== PROVIDED RECORDS

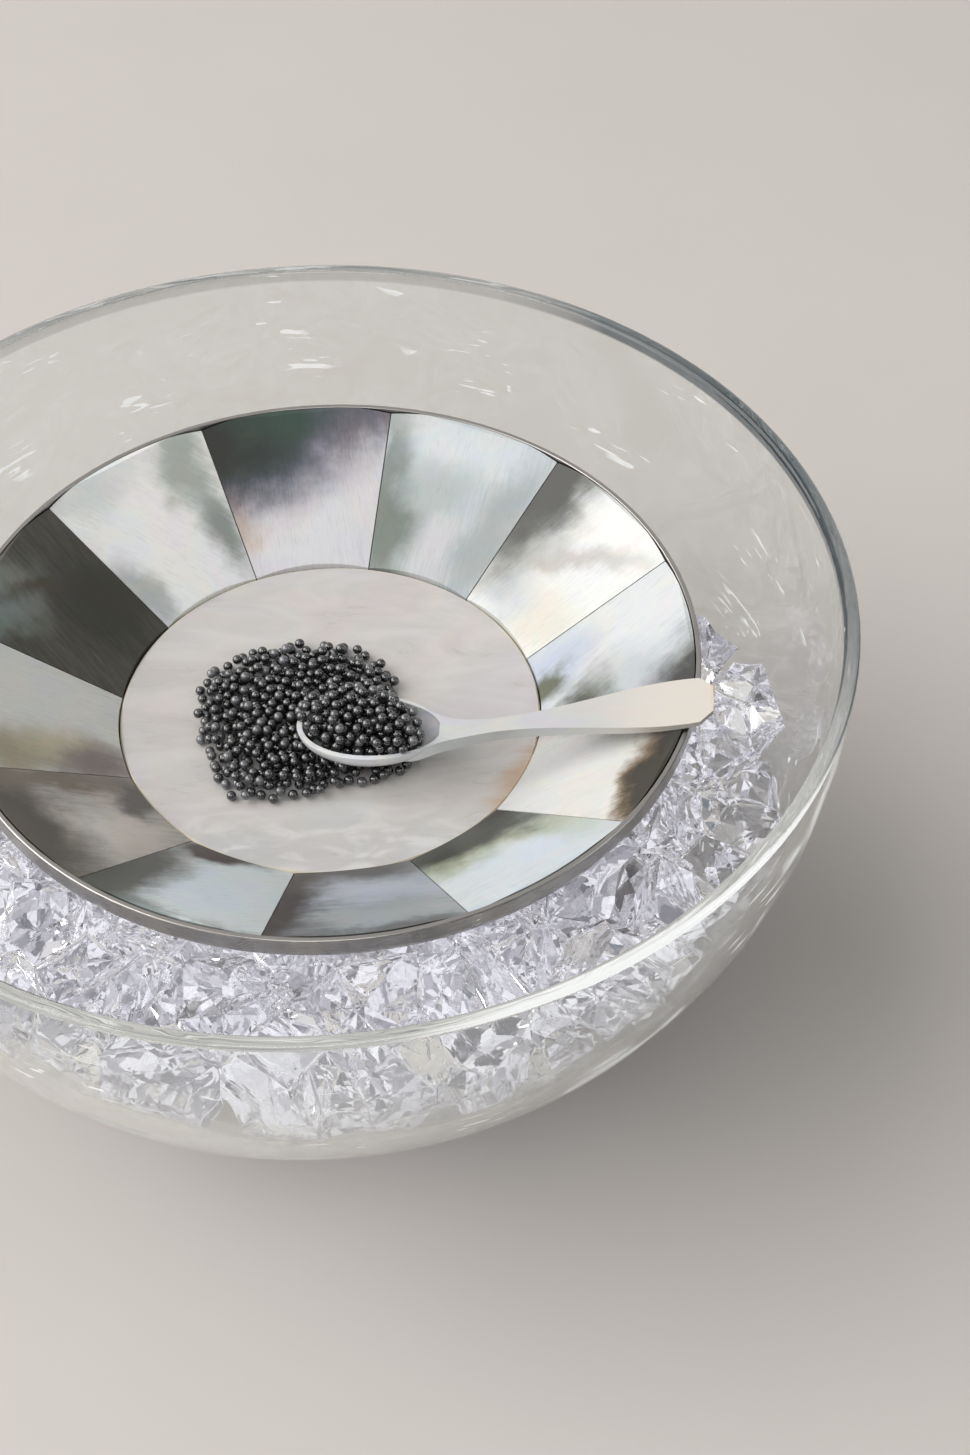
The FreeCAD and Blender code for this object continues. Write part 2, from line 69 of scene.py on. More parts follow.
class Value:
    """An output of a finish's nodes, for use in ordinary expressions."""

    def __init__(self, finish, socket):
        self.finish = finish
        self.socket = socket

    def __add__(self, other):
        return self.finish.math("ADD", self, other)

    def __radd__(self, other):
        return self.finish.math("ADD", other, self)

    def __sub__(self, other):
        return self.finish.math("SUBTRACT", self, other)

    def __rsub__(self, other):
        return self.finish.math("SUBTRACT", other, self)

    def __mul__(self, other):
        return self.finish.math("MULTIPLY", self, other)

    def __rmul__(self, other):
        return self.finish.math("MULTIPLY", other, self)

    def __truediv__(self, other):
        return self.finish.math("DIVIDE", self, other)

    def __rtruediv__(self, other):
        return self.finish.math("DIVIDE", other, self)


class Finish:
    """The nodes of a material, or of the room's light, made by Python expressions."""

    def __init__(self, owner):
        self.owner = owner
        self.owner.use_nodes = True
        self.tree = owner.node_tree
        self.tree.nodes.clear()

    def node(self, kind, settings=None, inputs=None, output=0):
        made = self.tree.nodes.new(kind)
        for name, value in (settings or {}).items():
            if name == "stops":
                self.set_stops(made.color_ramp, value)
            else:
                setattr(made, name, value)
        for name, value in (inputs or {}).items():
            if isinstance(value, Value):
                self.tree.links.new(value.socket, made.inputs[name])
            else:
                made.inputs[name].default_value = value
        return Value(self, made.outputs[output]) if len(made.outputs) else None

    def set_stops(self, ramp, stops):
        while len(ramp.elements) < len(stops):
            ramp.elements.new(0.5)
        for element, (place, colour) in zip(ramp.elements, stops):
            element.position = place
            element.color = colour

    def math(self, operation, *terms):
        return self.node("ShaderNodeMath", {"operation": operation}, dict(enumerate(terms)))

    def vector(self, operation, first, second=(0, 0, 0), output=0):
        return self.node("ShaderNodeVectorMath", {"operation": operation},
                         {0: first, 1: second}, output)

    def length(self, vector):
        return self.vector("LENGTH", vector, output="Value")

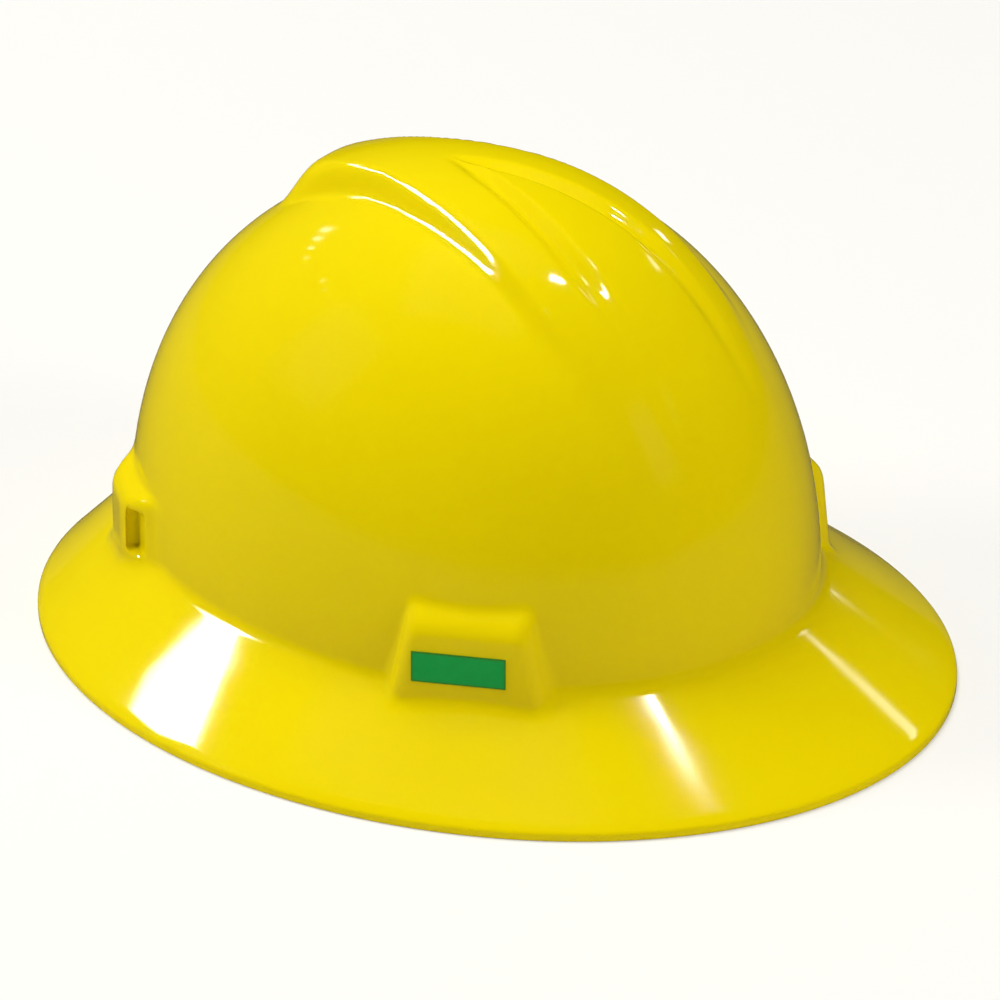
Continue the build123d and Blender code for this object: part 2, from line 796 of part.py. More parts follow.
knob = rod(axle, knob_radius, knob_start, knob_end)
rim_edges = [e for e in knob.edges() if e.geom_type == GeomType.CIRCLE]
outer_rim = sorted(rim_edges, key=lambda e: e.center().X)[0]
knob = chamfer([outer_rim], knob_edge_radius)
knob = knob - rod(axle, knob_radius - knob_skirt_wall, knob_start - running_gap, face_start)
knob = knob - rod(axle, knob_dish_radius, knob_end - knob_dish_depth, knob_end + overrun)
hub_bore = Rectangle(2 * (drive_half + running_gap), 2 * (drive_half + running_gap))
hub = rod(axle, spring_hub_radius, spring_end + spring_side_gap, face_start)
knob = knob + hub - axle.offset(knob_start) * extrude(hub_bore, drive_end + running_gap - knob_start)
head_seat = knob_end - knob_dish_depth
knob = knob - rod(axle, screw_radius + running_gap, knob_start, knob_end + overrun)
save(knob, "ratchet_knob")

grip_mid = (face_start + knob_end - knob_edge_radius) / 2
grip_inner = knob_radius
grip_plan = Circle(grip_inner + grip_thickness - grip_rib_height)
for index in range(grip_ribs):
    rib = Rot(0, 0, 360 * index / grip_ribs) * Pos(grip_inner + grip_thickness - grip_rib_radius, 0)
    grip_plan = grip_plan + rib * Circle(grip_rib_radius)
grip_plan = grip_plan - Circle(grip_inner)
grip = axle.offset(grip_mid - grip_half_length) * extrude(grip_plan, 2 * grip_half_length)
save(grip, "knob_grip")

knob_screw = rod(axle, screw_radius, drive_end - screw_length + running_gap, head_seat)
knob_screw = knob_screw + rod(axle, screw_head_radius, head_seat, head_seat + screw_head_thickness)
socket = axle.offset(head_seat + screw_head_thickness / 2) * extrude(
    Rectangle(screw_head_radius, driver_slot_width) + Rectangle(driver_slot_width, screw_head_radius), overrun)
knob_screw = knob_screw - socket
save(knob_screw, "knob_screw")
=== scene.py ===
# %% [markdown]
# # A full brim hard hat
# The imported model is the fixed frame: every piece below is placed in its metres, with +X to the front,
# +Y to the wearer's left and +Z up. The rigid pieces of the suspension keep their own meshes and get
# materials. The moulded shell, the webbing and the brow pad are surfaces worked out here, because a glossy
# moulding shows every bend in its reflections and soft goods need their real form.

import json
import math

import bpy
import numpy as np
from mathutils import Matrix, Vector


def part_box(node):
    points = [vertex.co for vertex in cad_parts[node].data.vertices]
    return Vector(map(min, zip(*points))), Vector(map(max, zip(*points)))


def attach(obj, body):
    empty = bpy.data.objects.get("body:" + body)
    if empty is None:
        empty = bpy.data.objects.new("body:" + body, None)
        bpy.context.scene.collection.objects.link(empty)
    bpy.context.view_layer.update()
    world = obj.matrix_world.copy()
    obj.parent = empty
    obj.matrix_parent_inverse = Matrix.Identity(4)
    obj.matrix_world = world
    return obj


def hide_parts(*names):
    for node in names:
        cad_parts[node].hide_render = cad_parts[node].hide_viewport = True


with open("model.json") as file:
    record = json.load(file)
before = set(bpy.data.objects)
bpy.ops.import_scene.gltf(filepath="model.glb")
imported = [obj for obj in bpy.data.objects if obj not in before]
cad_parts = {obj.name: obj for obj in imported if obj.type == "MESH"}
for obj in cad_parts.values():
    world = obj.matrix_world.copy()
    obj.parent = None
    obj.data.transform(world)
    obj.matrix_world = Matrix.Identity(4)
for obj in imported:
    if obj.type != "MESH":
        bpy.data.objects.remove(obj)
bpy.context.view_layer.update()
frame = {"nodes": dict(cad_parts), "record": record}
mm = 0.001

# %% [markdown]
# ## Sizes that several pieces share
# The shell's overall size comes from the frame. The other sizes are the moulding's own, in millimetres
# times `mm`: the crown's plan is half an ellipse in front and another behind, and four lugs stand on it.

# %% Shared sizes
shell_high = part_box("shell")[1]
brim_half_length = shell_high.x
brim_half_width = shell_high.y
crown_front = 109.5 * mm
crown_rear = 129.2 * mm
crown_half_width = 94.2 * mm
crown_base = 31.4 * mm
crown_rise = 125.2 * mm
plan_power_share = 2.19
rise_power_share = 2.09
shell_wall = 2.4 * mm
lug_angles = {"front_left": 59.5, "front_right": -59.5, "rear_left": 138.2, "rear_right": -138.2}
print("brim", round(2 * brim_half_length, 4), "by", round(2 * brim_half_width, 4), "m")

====

EXERCISE INSTRUCTIONS: Give the entries once more, exactly as they appear.

CORRECT RESPONSE:
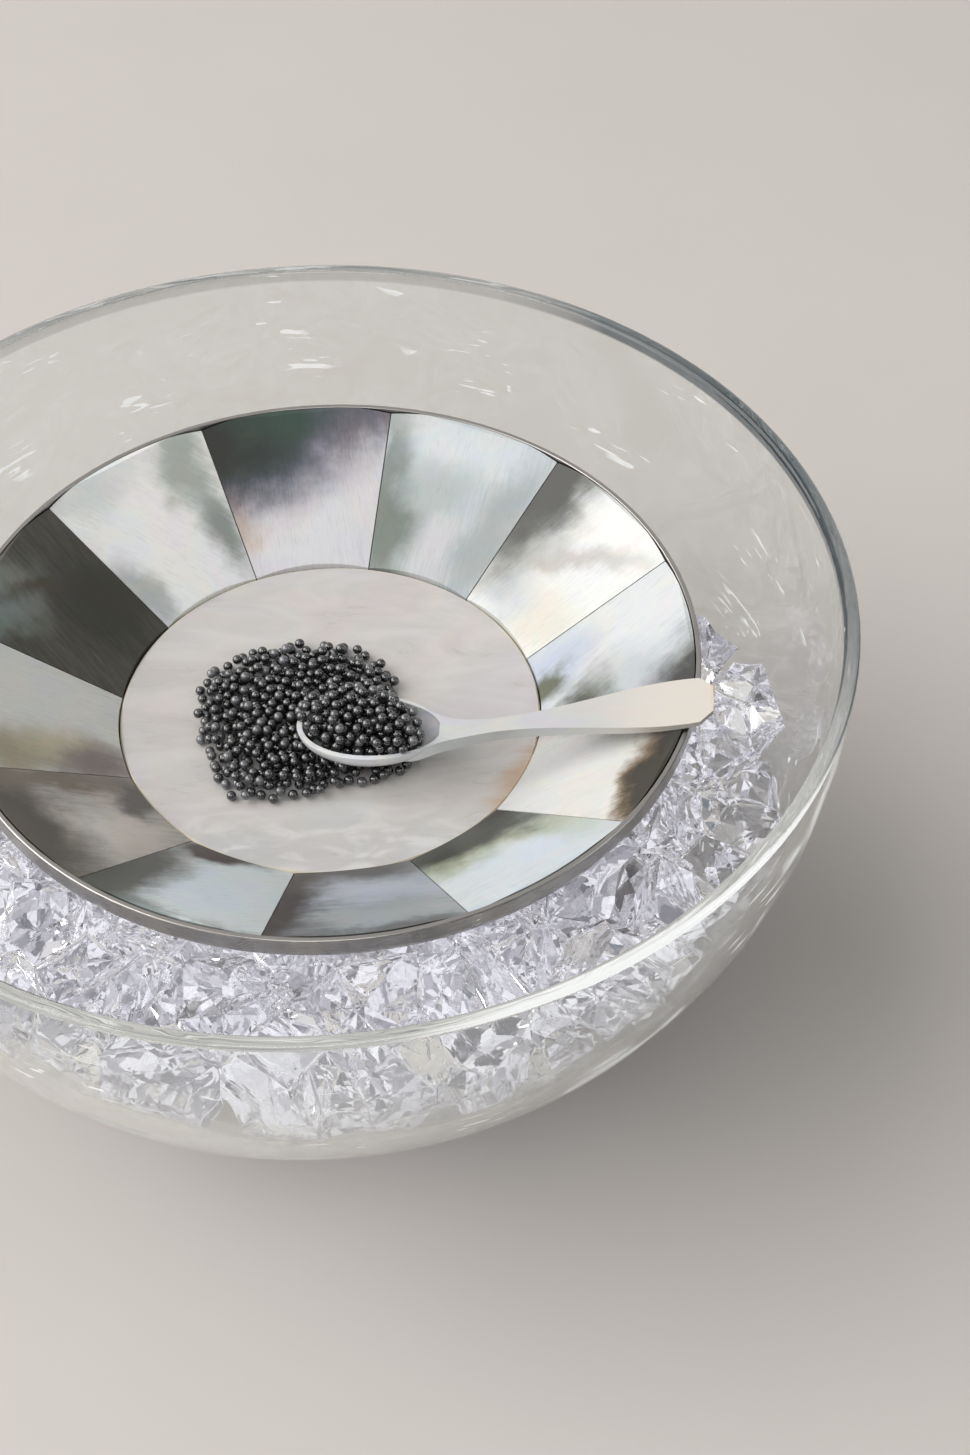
The FreeCAD and Blender code for this object continues. Write part 2, from line 69 of scene.py on. More parts follow.
class Value:
    """An output of a finish's nodes, for use in ordinary expressions."""

    def __init__(self, finish, socket):
        self.finish = finish
        self.socket = socket

    def __add__(self, other):
        return self.finish.math("ADD", self, other)

    def __radd__(self, other):
        return self.finish.math("ADD", other, self)

    def __sub__(self, other):
        return self.finish.math("SUBTRACT", self, other)

    def __rsub__(self, other):
        return self.finish.math("SUBTRACT", other, self)

    def __mul__(self, other):
        return self.finish.math("MULTIPLY", self, other)

    def __rmul__(self, other):
        return self.finish.math("MULTIPLY", other, self)

    def __truediv__(self, other):
        return self.finish.math("DIVIDE", self, other)

    def __rtruediv__(self, other):
        return self.finish.math("DIVIDE", other, self)


class Finish:
    """The nodes of a material, or of the room's light, made by Python expressions."""

    def __init__(self, owner):
        self.owner = owner
        self.owner.use_nodes = True
        self.tree = owner.node_tree
        self.tree.nodes.clear()

    def node(self, kind, settings=None, inputs=None, output=0):
        made = self.tree.nodes.new(kind)
        for name, value in (settings or {}).items():
            if name == "stops":
                self.set_stops(made.color_ramp, value)
            else:
                setattr(made, name, value)
        for name, value in (inputs or {}).items():
            if isinstance(value, Value):
                self.tree.links.new(value.socket, made.inputs[name])
            else:
                made.inputs[name].default_value = value
        return Value(self, made.outputs[output]) if len(made.outputs) else None

    def set_stops(self, ramp, stops):
        while len(ramp.elements) < len(stops):
            ramp.elements.new(0.5)
        for element, (place, colour) in zip(ramp.elements, stops):
            element.position = place
            element.color = colour

    def math(self, operation, *terms):
        return self.node("ShaderNodeMath", {"operation": operation}, dict(enumerate(terms)))

    def vector(self, operation, first, second=(0, 0, 0), output=0):
        return self.node("ShaderNodeVectorMath", {"operation": operation},
                         {0: first, 1: second}, output)

    def length(self, vector):
        return self.vector("LENGTH", vector, output="Value")

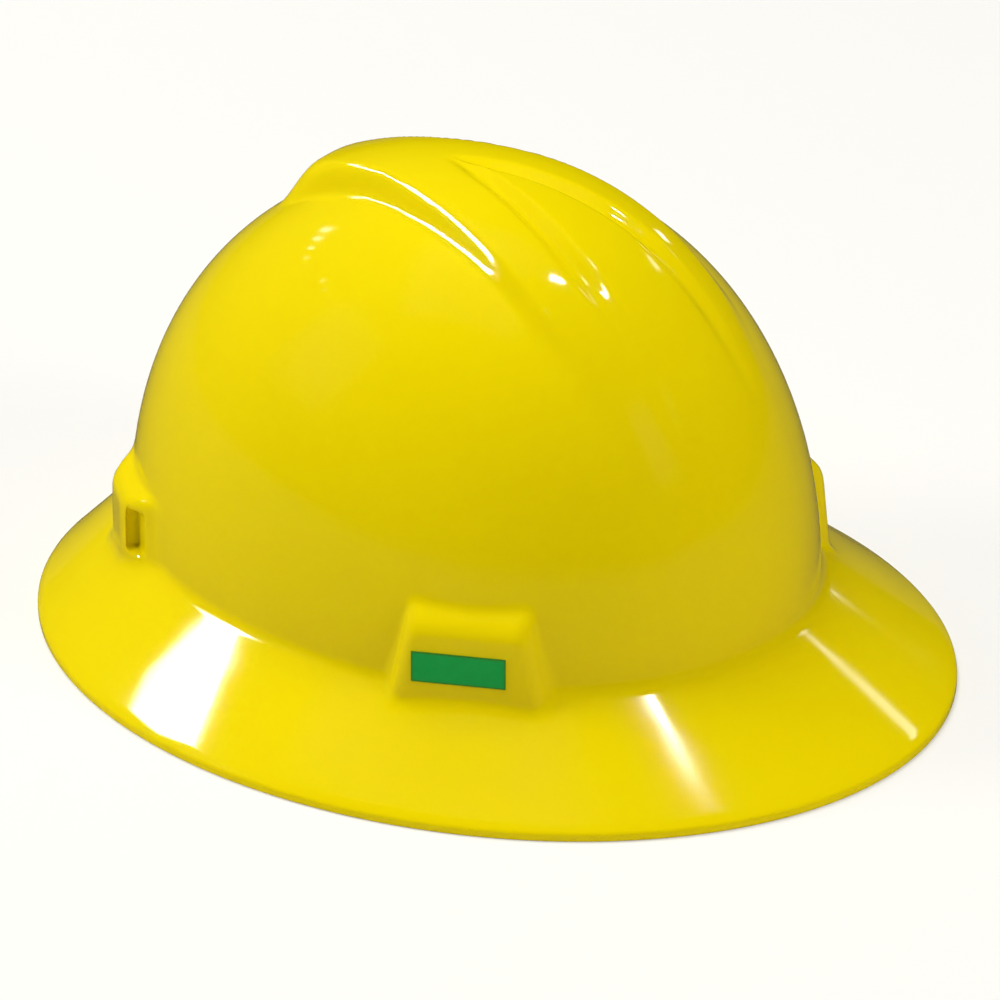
Continue the build123d and Blender code for this object: part 2, from line 796 of part.py. More parts follow.
knob = rod(axle, knob_radius, knob_start, knob_end)
rim_edges = [e for e in knob.edges() if e.geom_type == GeomType.CIRCLE]
outer_rim = sorted(rim_edges, key=lambda e: e.center().X)[0]
knob = chamfer([outer_rim], knob_edge_radius)
knob = knob - rod(axle, knob_radius - knob_skirt_wall, knob_start - running_gap, face_start)
knob = knob - rod(axle, knob_dish_radius, knob_end - knob_dish_depth, knob_end + overrun)
hub_bore = Rectangle(2 * (drive_half + running_gap), 2 * (drive_half + running_gap))
hub = rod(axle, spring_hub_radius, spring_end + spring_side_gap, face_start)
knob = knob + hub - axle.offset(knob_start) * extrude(hub_bore, drive_end + running_gap - knob_start)
head_seat = knob_end - knob_dish_depth
knob = knob - rod(axle, screw_radius + running_gap, knob_start, knob_end + overrun)
save(knob, "ratchet_knob")

grip_mid = (face_start + knob_end - knob_edge_radius) / 2
grip_inner = knob_radius
grip_plan = Circle(grip_inner + grip_thickness - grip_rib_height)
for index in range(grip_ribs):
    rib = Rot(0, 0, 360 * index / grip_ribs) * Pos(grip_inner + grip_thickness - grip_rib_radius, 0)
    grip_plan = grip_plan + rib * Circle(grip_rib_radius)
grip_plan = grip_plan - Circle(grip_inner)
grip = axle.offset(grip_mid - grip_half_length) * extrude(grip_plan, 2 * grip_half_length)
save(grip, "knob_grip")

knob_screw = rod(axle, screw_radius, drive_end - screw_length + running_gap, head_seat)
knob_screw = knob_screw + rod(axle, screw_head_radius, head_seat, head_seat + screw_head_thickness)
socket = axle.offset(head_seat + screw_head_thickness / 2) * extrude(
    Rectangle(screw_head_radius, driver_slot_width) + Rectangle(driver_slot_width, screw_head_radius), overrun)
knob_screw = knob_screw - socket
save(knob_screw, "knob_screw")
=== scene.py ===
# %% [markdown]
# # A full brim hard hat
# The imported model is the fixed frame: every piece below is placed in its metres, with +X to the front,
# +Y to the wearer's left and +Z up. The rigid pieces of the suspension keep their own meshes and get
# materials. The moulded shell, the webbing and the brow pad are surfaces worked out here, because a glossy
# moulding shows every bend in its reflections and soft goods need their real form.

import json
import math

import bpy
import numpy as np
from mathutils import Matrix, Vector


def part_box(node):
    points = [vertex.co for vertex in cad_parts[node].data.vertices]
    return Vector(map(min, zip(*points))), Vector(map(max, zip(*points)))


def attach(obj, body):
    empty = bpy.data.objects.get("body:" + body)
    if empty is None:
        empty = bpy.data.objects.new("body:" + body, None)
        bpy.context.scene.collection.objects.link(empty)
    bpy.context.view_layer.update()
    world = obj.matrix_world.copy()
    obj.parent = empty
    obj.matrix_parent_inverse = Matrix.Identity(4)
    obj.matrix_world = world
    return obj


def hide_parts(*names):
    for node in names:
        cad_parts[node].hide_render = cad_parts[node].hide_viewport = True


with open("model.json") as file:
    record = json.load(file)
before = set(bpy.data.objects)
bpy.ops.import_scene.gltf(filepath="model.glb")
imported = [obj for obj in bpy.data.objects if obj not in before]
cad_parts = {obj.name: obj for obj in imported if obj.type == "MESH"}
for obj in cad_parts.values():
    world = obj.matrix_world.copy()
    obj.parent = None
    obj.data.transform(world)
    obj.matrix_world = Matrix.Identity(4)
for obj in imported:
    if obj.type != "MESH":
        bpy.data.objects.remove(obj)
bpy.context.view_layer.update()
frame = {"nodes": dict(cad_parts), "record": record}
mm = 0.001

# %% [markdown]
# ## Sizes that several pieces share
# The shell's overall size comes from the frame. The other sizes are the moulding's own, in millimetres
# times `mm`: the crown's plan is half an ellipse in front and another behind, and four lugs stand on it.

# %% Shared sizes
shell_high = part_box("shell")[1]
brim_half_length = shell_high.x
brim_half_width = shell_high.y
crown_front = 109.5 * mm
crown_rear = 129.2 * mm
crown_half_width = 94.2 * mm
crown_base = 31.4 * mm
crown_rise = 125.2 * mm
plan_power_share = 2.19
rise_power_share = 2.09
shell_wall = 2.4 * mm
lug_angles = {"front_left": 59.5, "front_right": -59.5, "rear_left": 138.2, "rear_right": -138.2}
print("brim", round(2 * brim_half_length, 4), "by", round(2 * brim_half_width, 4), "m")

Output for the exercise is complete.